**Task prompt:** Output the full material exactly as it appears here.

[Entries with parts and joints]
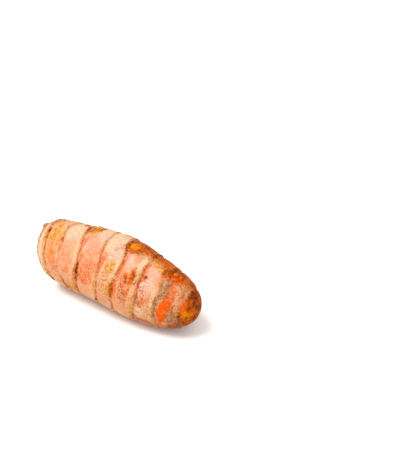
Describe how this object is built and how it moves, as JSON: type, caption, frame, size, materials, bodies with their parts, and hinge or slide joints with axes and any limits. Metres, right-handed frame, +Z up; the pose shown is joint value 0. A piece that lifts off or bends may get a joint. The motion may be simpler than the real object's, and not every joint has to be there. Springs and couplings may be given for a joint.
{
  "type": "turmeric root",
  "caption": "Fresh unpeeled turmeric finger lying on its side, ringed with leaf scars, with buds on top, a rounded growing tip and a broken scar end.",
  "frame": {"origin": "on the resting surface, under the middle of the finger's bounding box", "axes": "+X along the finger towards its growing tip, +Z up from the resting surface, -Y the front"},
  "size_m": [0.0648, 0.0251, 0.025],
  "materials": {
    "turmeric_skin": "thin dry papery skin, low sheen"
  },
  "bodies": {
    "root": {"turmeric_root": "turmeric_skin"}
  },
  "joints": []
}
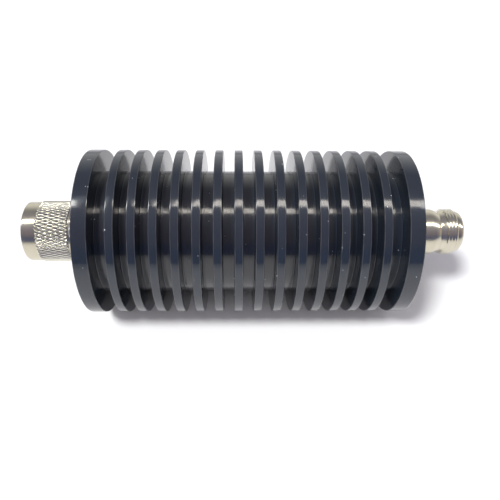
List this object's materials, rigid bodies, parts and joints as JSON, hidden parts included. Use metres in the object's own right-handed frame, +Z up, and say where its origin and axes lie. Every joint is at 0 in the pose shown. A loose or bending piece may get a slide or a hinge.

**Task output:**
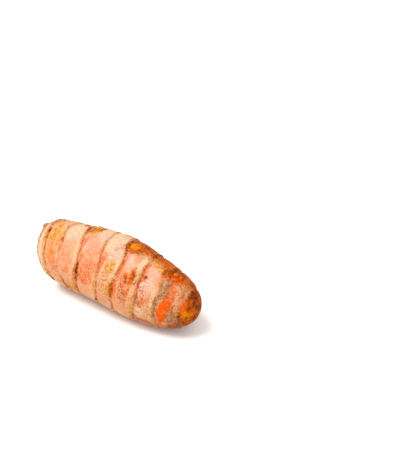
Describe how this object is built and how it moves, as JSON: type, caption, frame, size, materials, bodies with their parts, and hinge or slide joints with axes and any limits. Metres, right-handed frame, +Z up; the pose shown is joint value 0. A piece that lifts off or bends may get a joint. The motion may be simpler than the real object's, and not every joint has to be there. Springs and couplings may be given for a joint.
{
  "type": "turmeric root",
  "caption": "Fresh unpeeled turmeric finger lying on its side, ringed with leaf scars, with buds on top, a rounded growing tip and a broken scar end.",
  "frame": {"origin": "on the resting surface, under the middle of the finger's bounding box", "axes": "+X along the finger towards its growing tip, +Z up from the resting surface, -Y the front"},
  "size_m": [0.0648, 0.0251, 0.025],
  "materials": {
    "turmeric_skin": "thin dry papery skin, low sheen"
  },
  "bodies": {
    "root": {"turmeric_root": "turmeric_skin"}
  },
  "joints": []
}
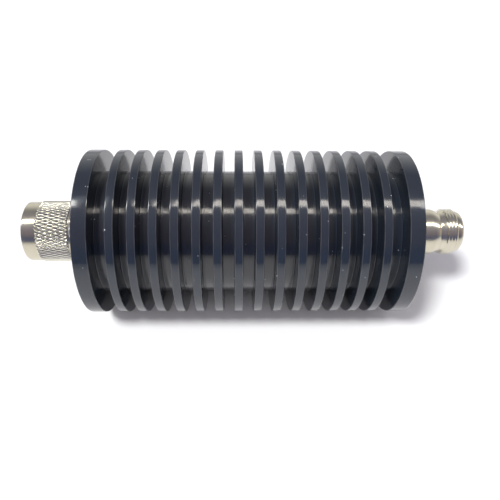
List this object's materials, rigid bodies, parts and joints as JSON, hidden parts included. Use metres in the object's own right-handed frame, +Z up, and say where its origin and axes lie. Every joint is at 0 in the pose shown. A loose or bending piece may get a slide or a hinge.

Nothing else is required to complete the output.